What matters is that each participant in the minor event acted according to our respective understanding, even if it was imperfectly, unskillfully, or had an unforeseen outcome. I could react, much like my truck friends did. I could assume, in a frazzled, vacation traffic-obsessed mind, that they had an ill-intent and were out to get me, and I could respond with equally escalating force. Or, I could respond to the problem at hand and let them go on their way, assuming that there was some greater miscommunication at work.
The Conclusion and the Coin…
At the end of the day, that is what preserves our humanity and our yoga out in the world. Sirota’s article recommends empirical thought and right knowledge to avoid the pitfall of assumption. I agree, but yoga practitioners above all should understand that empirical thought has it’s own pitfall of assumption: that the person measuring the observations hasn’t tainted them. The answer to managing this problem is still in yoga texts, however, which is why I always carry a coin.
Pratipaksha Bhavana is present both in Patanjali and Buddhist texts and refers to cultivating the opposite. If your tendency and unconscious pattern goes negative intentionally practice maintaining a positive counterpart to balance out the thought.
When I teach this, people sometimes misinterpret it a a Pollyanna Sunshine thing, or, in the cases of my favorites, like a Monty Python “Always Look on the Bright Side of Life” scenario, because they think you are painting over reality with a rosy-tint. What they fail to realize is that reality is ALREADY PAINTED OVER by their klesha-s.
There are times when our observations are inconclusive. It is the brain’s will to reach conclusion because the brain loves progress. It is the seer’s job to remind ourselves to accept the incompleteness of the world around us, to acknowledge our need to tidy it up, and to correct our child-like imaginings about the functions around us.

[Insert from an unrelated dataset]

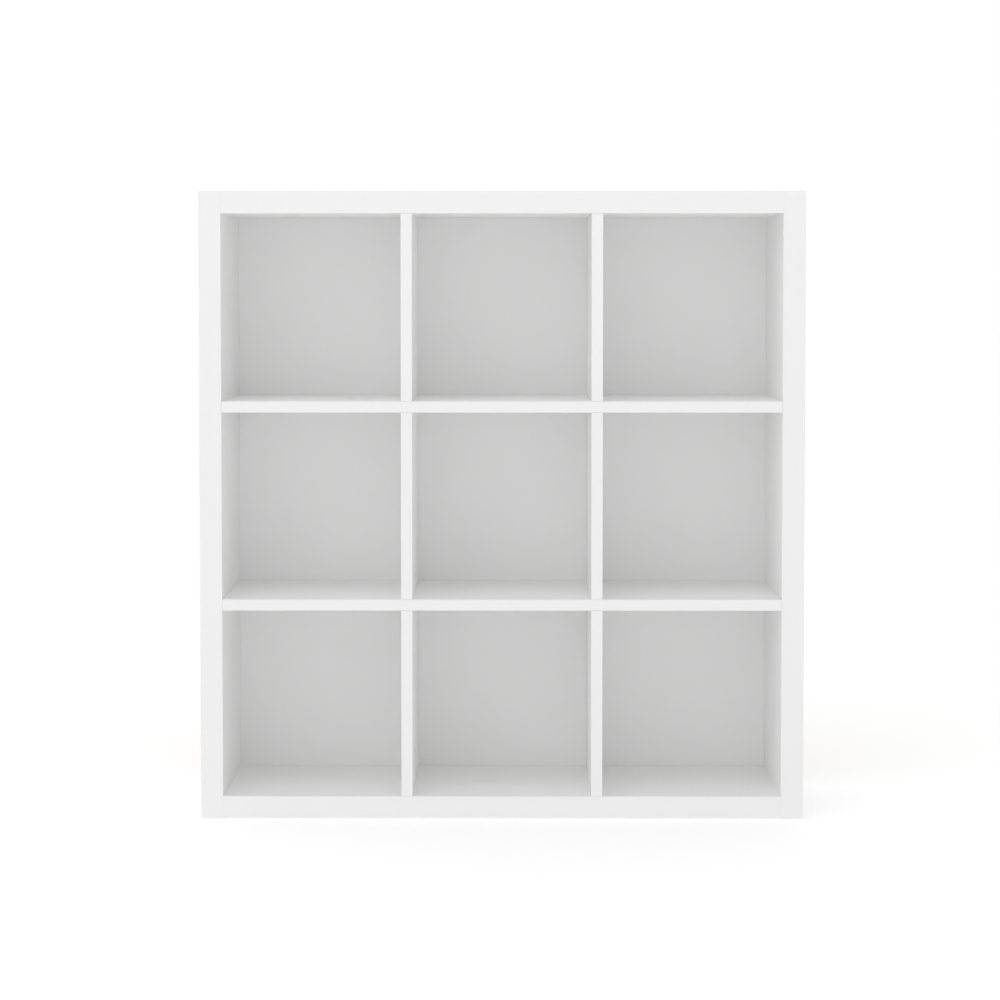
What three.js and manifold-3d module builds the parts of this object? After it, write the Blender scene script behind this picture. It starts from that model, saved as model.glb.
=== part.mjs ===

Just as we can’t control or know the minds of others, we can’t really Know the world around us because our experience of it is mediated by our perception. It doesn’t really matter if my coin is tails up or head’s up. I am the one ascribing meaning to the object. I am the one who arbitrarily defines a visible surface as “Good” and another as “Bad”. I can always choose when to do that and when not to do that, just as I can choose which value judgment to apply. The coin, however, remains unchanged and undisturbed by my emotional or moral labeling shenanigans.
When I am faced with moments of ambiguity, where the actor’s intent could be perceived as good or ill, my practice is to avoid reaction and remind myself of my Exodus experience. Sometimes I even fidget with my coin as a material world marker. It reminds me that I for all I think I know, I am the one who classified it as knowledge, truth, or wisdom in the first place. All that I don’t have the ability to perceive or comprehend is a far, far greater part of my world. If my brain-meat is too desperate to ascribe meaning to a scenario and evoke an ill-considered response, my pratipaksha bhavana practice helps re-activate my “cooler heads prevail” mechanism and stay seated in my abode of lovingkindness. (Note the qualifying word “helps”! In active traffic, I usually really on vehicular simhasana, which is fun for both me and my traffic neighbors.)
In the unlikely event that the folks in the truck read this someday and recognize themselves, I hope they do so with laughter and the eye roll that comes with realizing that the world is ALWAYS more complicated than we realize. Although I would have to make an assumption about their state of mind in the moment, I choose to assume that they acted much like everyone else in the world: They did what they thought was best from their limited vantage point with the information they had available in the moment, even though their actions may have been mistaken or unskillful. And quite frankly, that is the best any of us can ever hope for.